- [Data block]
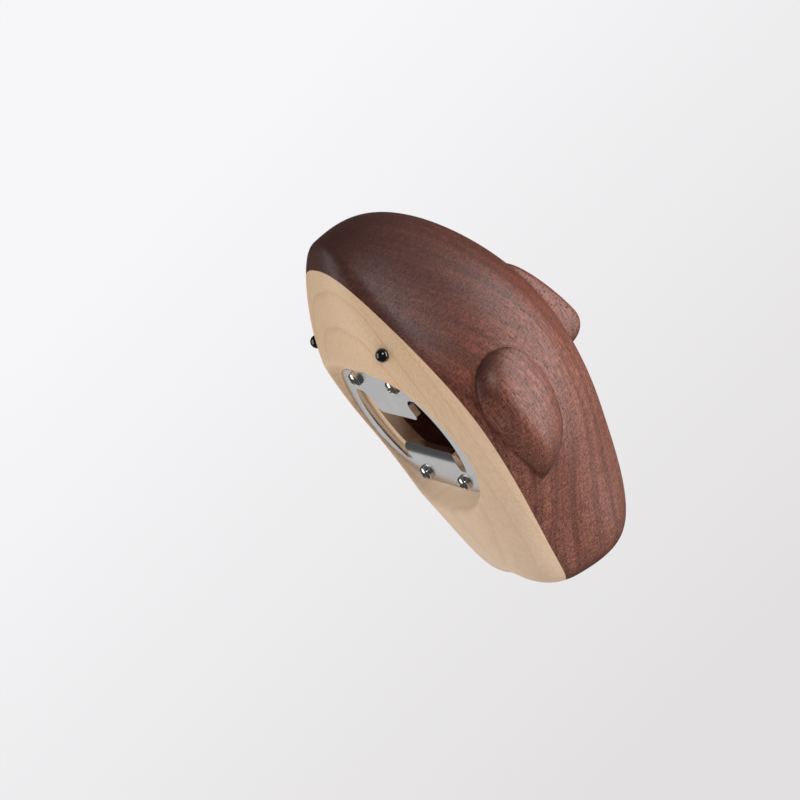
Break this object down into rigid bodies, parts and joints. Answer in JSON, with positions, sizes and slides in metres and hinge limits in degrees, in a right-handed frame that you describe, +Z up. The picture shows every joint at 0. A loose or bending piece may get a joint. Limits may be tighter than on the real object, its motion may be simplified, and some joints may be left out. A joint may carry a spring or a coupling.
{
  "type": "bottle opener",
  "caption": "Whale-shaped wooden bottle opener: a steel plate in its mouth hooks under a crown cap while the body serves as the handle.",
  "frame": {"origin": "middle of the length and width, on the flat that the belly rests on", "axes": "+X towards the nose, +Y towards the whale's left side, +Z up through the back"},
  "size_m": [0.1043, 0.0658, 0.0548],
  "materials": {
    "walnut": "oiled walnut, satin, with open pores",
    "maple": "oiled maple, satin, with faint growth rings",
    "plate_steel": "polished stainless steel",
    "screw_steel": "bright nickel-plated screws",
    "black_bead": "glossy black beads"
  },
  "bodies": {
    "root": {"walnut_back": "walnut", "maple_belly": "maple", "dorsal_fin": "walnut", "opener_plate": "plate_steel", "screw_nose_left": "screw_steel", "screw_nose_right": "screw_steel", "screw_tail_left": "screw_steel", "screw_tail_right": "screw_steel", "eye_left": "black_bead", "eye_right": "black_bead"}
  },
  "joints": []
}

- [Directions for this task]
Return the lines above exactly, keeping every word.

- [Response below]
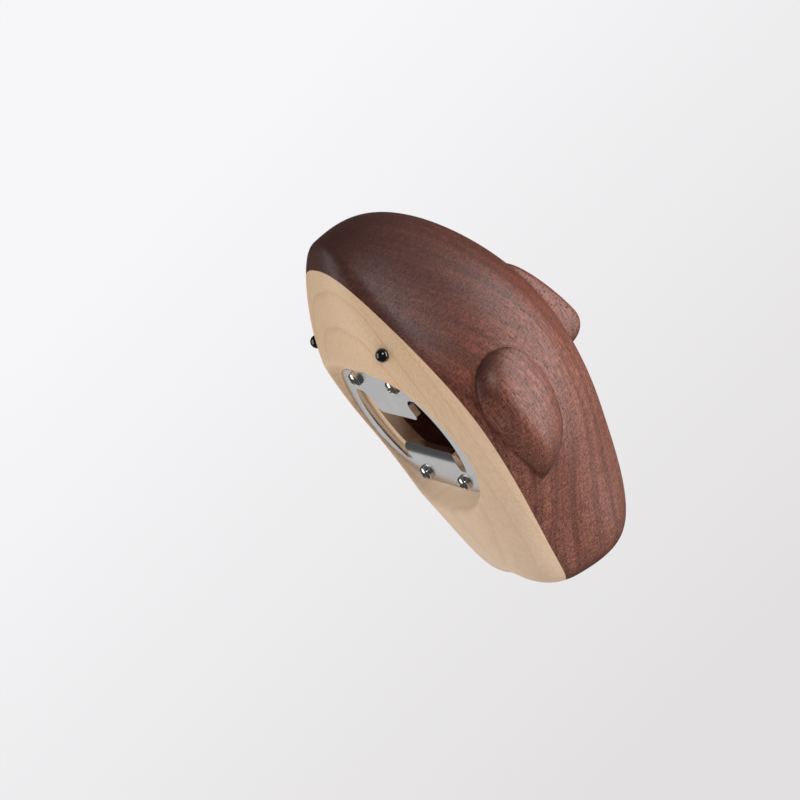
Break this object down into rigid bodies, parts and joints. Answer in JSON, with positions, sizes and slides in metres and hinge limits in degrees, in a right-handed frame that you describe, +Z up. The picture shows every joint at 0. A loose or bending piece may get a joint. Limits may be tighter than on the real object, its motion may be simplified, and some joints may be left out. A joint may carry a spring or a coupling.
{
  "type": "bottle opener",
  "caption": "Whale-shaped wooden bottle opener: a steel plate in its mouth hooks under a crown cap while the body serves as the handle.",
  "frame": {"origin": "middle of the length and width, on the flat that the belly rests on", "axes": "+X towards the nose, +Y towards the whale's left side, +Z up through the back"},
  "size_m": [0.1043, 0.0658, 0.0548],
  "materials": {
    "walnut": "oiled walnut, satin, with open pores",
    "maple": "oiled maple, satin, with faint growth rings",
    "plate_steel": "polished stainless steel",
    "screw_steel": "bright nickel-plated screws",
    "black_bead": "glossy black beads"
  },
  "bodies": {
    "root": {"walnut_back": "walnut", "maple_belly": "maple", "dorsal_fin": "walnut", "opener_plate": "plate_steel", "screw_nose_left": "screw_steel", "screw_nose_right": "screw_steel", "screw_tail_left": "screw_steel", "screw_tail_right": "screw_steel", "eye_left": "black_bead", "eye_right": "black_bead"}
  },
  "joints": []
}